===== Records provided

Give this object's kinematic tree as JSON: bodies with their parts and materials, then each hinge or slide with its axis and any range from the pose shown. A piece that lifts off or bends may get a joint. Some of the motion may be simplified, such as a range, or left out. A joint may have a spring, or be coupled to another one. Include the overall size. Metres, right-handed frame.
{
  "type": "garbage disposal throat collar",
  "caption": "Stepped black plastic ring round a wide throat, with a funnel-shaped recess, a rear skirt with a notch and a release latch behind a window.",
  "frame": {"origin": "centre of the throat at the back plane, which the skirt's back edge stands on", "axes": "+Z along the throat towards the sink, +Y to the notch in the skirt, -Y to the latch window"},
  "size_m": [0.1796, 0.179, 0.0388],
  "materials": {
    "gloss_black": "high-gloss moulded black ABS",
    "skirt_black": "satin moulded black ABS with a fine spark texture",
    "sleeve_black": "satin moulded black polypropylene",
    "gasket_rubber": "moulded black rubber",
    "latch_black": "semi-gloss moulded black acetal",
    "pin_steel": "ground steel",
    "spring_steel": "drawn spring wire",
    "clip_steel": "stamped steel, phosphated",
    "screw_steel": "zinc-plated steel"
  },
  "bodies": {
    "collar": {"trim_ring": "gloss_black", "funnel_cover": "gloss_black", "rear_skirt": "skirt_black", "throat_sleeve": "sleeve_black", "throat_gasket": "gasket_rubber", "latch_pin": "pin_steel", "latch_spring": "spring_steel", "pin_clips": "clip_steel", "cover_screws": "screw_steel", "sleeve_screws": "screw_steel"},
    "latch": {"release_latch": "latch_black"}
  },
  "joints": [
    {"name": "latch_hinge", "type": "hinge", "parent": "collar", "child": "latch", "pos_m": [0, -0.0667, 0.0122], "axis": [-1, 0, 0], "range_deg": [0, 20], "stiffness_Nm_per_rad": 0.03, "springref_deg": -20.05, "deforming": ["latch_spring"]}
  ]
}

==========
===== Records provided

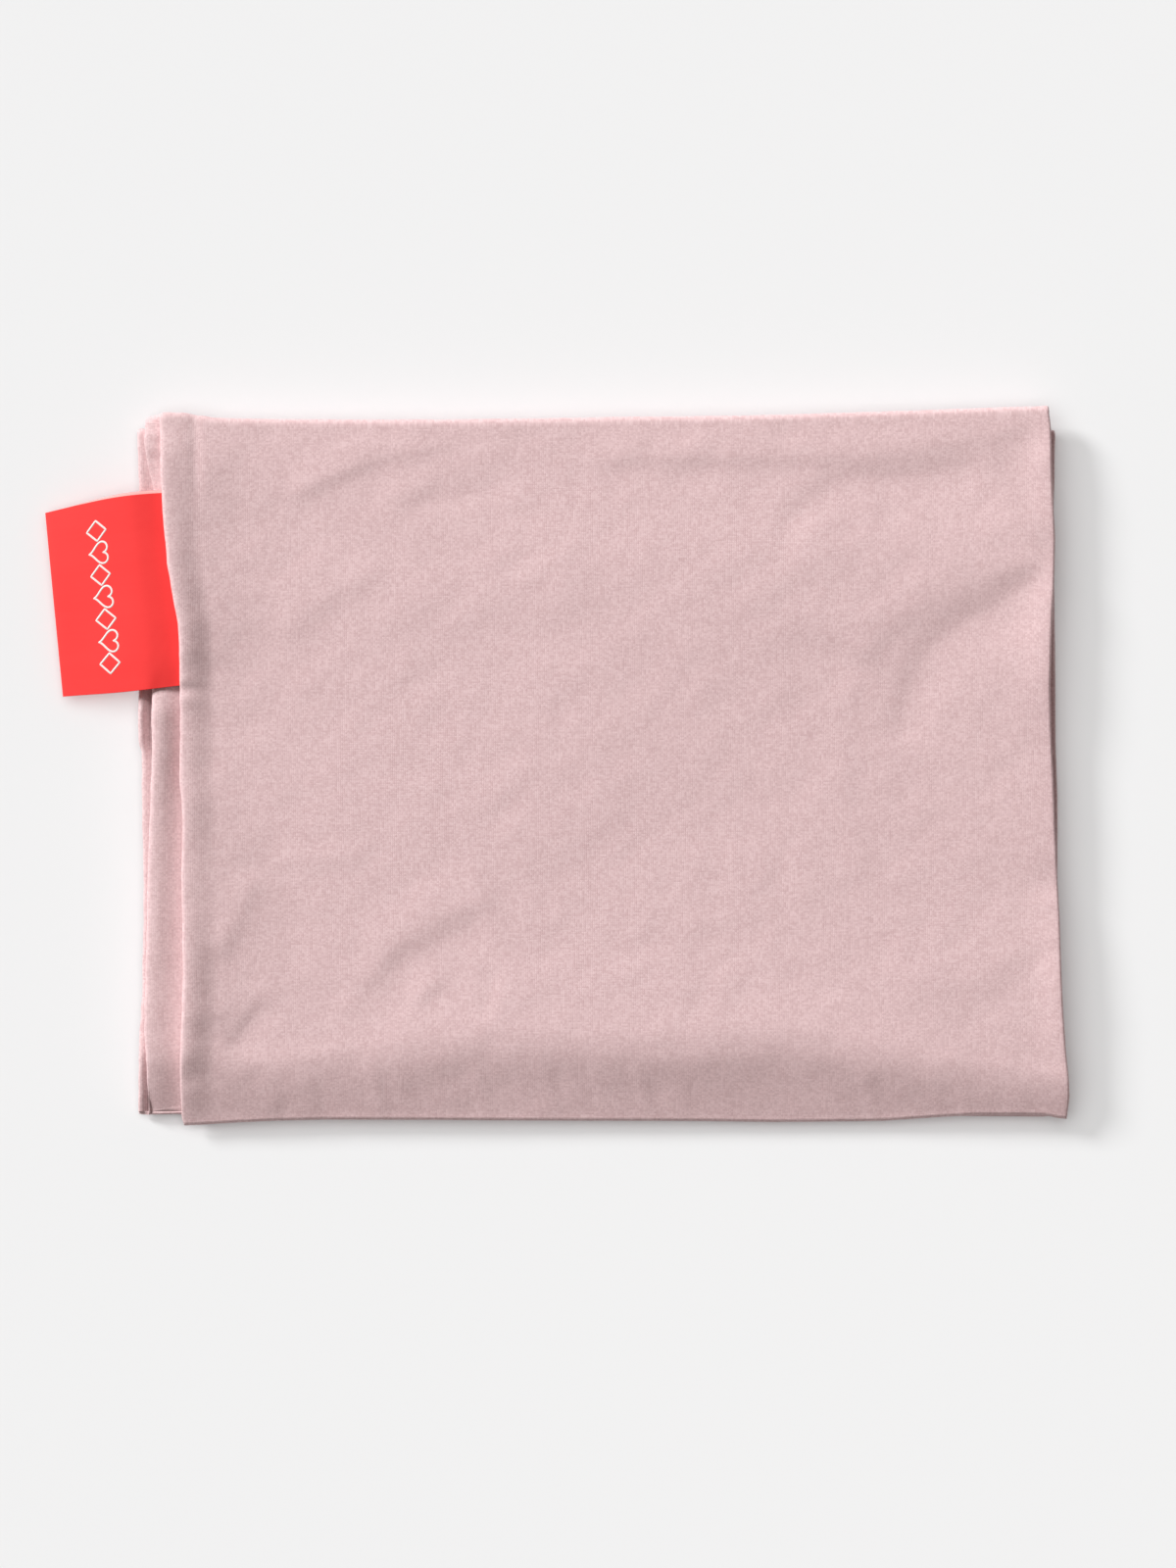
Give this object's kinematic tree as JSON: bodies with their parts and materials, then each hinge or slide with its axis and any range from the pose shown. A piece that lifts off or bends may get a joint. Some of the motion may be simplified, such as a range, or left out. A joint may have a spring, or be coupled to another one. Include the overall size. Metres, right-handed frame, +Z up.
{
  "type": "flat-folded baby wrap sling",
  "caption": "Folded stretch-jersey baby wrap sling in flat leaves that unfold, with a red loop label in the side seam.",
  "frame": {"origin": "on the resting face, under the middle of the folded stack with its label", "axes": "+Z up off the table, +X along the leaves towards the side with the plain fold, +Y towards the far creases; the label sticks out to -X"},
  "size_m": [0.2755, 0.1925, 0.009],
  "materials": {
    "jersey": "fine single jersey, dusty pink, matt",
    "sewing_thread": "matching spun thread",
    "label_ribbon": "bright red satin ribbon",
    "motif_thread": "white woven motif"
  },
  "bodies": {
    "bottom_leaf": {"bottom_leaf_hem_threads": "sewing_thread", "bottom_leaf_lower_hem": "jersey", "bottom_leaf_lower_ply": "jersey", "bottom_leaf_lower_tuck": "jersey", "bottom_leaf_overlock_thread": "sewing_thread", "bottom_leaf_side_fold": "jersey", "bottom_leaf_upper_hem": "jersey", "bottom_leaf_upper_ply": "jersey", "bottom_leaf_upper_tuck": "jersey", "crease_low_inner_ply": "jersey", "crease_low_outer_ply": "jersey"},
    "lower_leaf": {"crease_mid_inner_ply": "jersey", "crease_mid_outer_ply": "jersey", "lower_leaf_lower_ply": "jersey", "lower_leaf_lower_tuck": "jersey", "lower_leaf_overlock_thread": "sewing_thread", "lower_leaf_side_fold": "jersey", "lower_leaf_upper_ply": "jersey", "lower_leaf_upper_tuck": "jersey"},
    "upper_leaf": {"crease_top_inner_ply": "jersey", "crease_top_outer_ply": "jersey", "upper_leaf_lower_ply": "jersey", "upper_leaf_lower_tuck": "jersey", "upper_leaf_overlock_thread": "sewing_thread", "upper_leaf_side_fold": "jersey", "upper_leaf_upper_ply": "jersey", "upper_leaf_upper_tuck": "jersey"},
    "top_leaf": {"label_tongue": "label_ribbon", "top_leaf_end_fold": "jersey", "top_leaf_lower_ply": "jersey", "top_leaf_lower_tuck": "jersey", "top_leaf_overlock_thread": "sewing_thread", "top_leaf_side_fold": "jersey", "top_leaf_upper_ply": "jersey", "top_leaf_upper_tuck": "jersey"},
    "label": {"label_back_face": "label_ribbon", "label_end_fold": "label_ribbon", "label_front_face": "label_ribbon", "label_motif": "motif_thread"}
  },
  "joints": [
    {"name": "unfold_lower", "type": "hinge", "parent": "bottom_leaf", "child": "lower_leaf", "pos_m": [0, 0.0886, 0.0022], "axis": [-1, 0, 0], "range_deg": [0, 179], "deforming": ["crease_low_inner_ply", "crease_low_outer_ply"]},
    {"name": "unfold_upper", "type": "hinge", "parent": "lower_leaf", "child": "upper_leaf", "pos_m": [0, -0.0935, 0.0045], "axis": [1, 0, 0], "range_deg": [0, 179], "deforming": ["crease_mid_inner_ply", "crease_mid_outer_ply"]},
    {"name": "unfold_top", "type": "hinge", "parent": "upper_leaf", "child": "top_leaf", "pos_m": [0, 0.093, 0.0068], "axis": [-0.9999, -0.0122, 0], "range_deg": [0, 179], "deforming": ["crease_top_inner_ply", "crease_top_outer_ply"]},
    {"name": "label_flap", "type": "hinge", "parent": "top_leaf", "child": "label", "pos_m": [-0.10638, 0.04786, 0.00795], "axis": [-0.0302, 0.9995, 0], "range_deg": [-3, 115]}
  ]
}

==========

§ **What to produce**
From the data above, pick out each line containing "parts" and copy it.

§ **Finished task**
Give this object's kinematic tree as JSON: bodies with their parts and materials, then each hinge or slide with its axis and any range from the pose shown. A piece that lifts off or bends may get a joint. Some of the motion may be simplified, such as a range, or left out. A joint may have a spring, or be coupled to another one. Include the overall size. Metres, right-handed frame.
Give this object's kinematic tree as JSON: bodies with their parts and materials, then each hinge or slide with its axis and any range from the pose shown. A piece that lifts off or bends may get a joint. Some of the motion may be simplified, such as a range, or left out. A joint may have a spring, or be coupled to another one. Include the overall size. Metres, right-handed frame, +Z up.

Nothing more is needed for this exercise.